Don't forget, whatever you do with 4" won't match your 8" as a planetary scope, regardless of sky conditions, it will however make a fine guidescope and be more portable as a grab and go scope.
CS-John B
trufflehunter
07-05-2005, 11:50 AM
Slice, are you looking for a 4" F10 mirror? Is such a thing available? It would certainly make a great guidescope.
John, thanks for making me think about the wave error issue between fast and slow mirrors. I realise now that the results would be the same. The wave error remains the wave error no matter how much it is magnified by the eyepiece! I was thinking up a dead end alley there! The problem, of course, is that it's more difficult to make a 'fast' mirror with the same wave error as a 'slow' one.
PS sorry if I gave you the impression that I believed mag was a function of the F ratio! That was not my intention! Obviously my ramblings above were not very clear!
slice of heaven
07-05-2005, 12:37 PM
Aus
It doesnt have to match the 8" on planets as long as it can stand up in it's own rights. I've never had a good quality small ap scope and seeing as I need a guidescope I thought, rather than purchase 'just' a guidescope, why not have a dual purpose scope.
As for building/buying the scope I've 5 months to work it out.
But I'm not grinding no mirror.
Truff
Yes people have them but I dont know about the availability in Oz.
To all
The following was my line of thought so feel free to shoot me down and/or pick holes in it.

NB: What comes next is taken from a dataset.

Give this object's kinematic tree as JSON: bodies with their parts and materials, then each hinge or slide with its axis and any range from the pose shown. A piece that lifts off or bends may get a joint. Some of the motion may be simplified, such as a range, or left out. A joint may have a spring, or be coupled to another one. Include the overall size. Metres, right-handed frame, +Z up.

An F10/12 4" newt I can fit to a collapsible dob mount and take on trips,camping etc.
I'd rather a newt than a refractor for 2 reasons. Firstly I've really only really viewed through newts and have become 'blind' to their faults and drawbacks. Secondly the cost of quality optics for reflectors is cheaper.

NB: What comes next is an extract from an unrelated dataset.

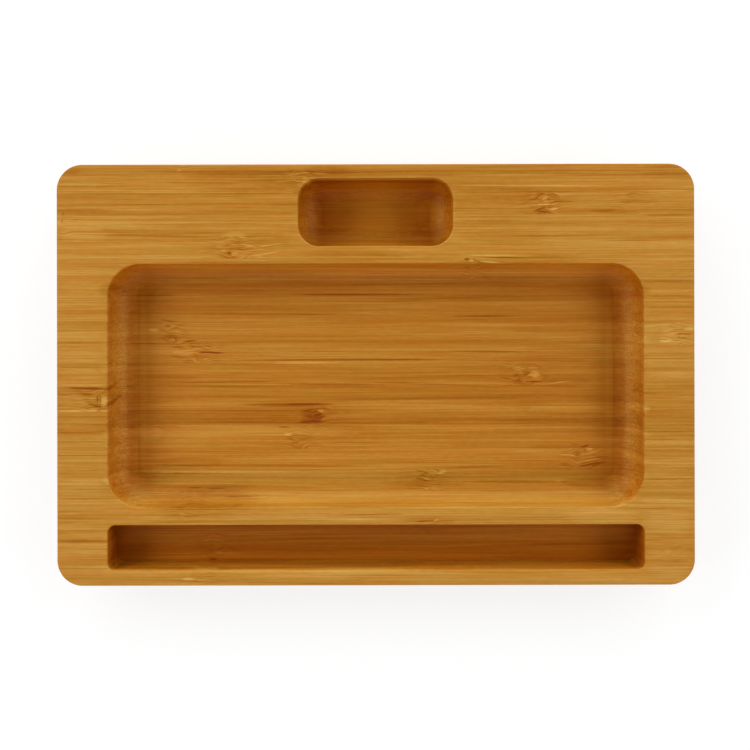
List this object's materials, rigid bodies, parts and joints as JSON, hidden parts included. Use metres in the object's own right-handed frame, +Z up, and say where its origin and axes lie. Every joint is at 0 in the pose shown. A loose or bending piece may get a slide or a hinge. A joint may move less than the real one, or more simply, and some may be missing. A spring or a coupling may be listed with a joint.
{
  "type": "bamboo tray",
  "caption": "Rectangular bamboo tray milled from edge-glued staves, with a wide round-floored pocket, a small pocket behind it and a long slot in front.",
  "frame": {"origin": "centre of the underside, on the surface the tray rests on", "axes": "+X along the staves, to the right in the picture; +Y to the back edge, where the small pocket is; +Z up"},
  "size_m": [0.3, 0.1982, 0.025],
  "materials": {
    "bamboo": "sanded and oiled, satin"
  },
  "bodies": {
    "root": {"stave_01": "bamboo", "stave_02": "bamboo", "stave_03": "bamboo", "stave_04": "bamboo", "stave_05": "bamboo", "stave_06": "bamboo", "stave_07": "bamboo", "stave_08": "bamboo", "stave_09": "bamboo", "stave_10": "bamboo", "stave_11": "bamboo", "stave_12": "bamboo", "stave_13": "bamboo", "stave_14": "bamboo", "stave_15": "bamboo", "stave_16": "bamboo", "stave_17": "bamboo", "stave_18": "bamboo", "stave_19": "bamboo", "stave_20": "bamboo"}
  },
  "joints": []
}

As for the focal length, I can get away with a smaller secondary than I would with a faster scope, so less CO and better contrast. It is only 4" so I'd like to get the most out of it.
Fitted to a dob I wouldn't be bending over so much but it'd still be within reach for little people.
Any input would be appreciated
Slice
mch62
07-05-2005, 03:57 PM
I hate to throw a spanner in the works but a 4"f10 Newtonian riding on a Newtonian is going to be subject to differential flexure .
As a guide scope you will want to ensure that there is no movement between it and the main scope or tracking errors will result.
This movement can be in the form of slight twisting as the scope moves from one side to the other and slight mirror shift .
Also thermal contractions and expansions of the tube or trusses.
It can be done but will need to be done well to function as guide scope.
If you want a small CO then it will need to be a truss tube as in a solid tube you require about 25mm clearance for thermals to rise up the tube without causing image problems.
This leads to it's own problem in such a small objective of only 100mm as compared to a much larger mirror in a newt.
If you use a 150mm tube it's going mean a CO larger than 20-25% to maintain a reasonable fully illuminated field.
If you use a truss the clearance issue is reduced by design and you will be able to use a smaller secondary.
I put the figures through Newt2.5 and a small CO is hard to get with the smaller the mirror even at f10.
Personally if you want a guide scope come short grab and go with reasonable quality then one of the 80mm ED's or even one of the Synta Orion Saxon Maksutov-Cassegrains ota's.
The later can be subject to mirror flop again for guiding.
I have gone the first route with the 80mmED as it makes a great guide scope , grab and go , wide field imager and 80mm finder scope with 40mmish eyepieces in one package and it's compact.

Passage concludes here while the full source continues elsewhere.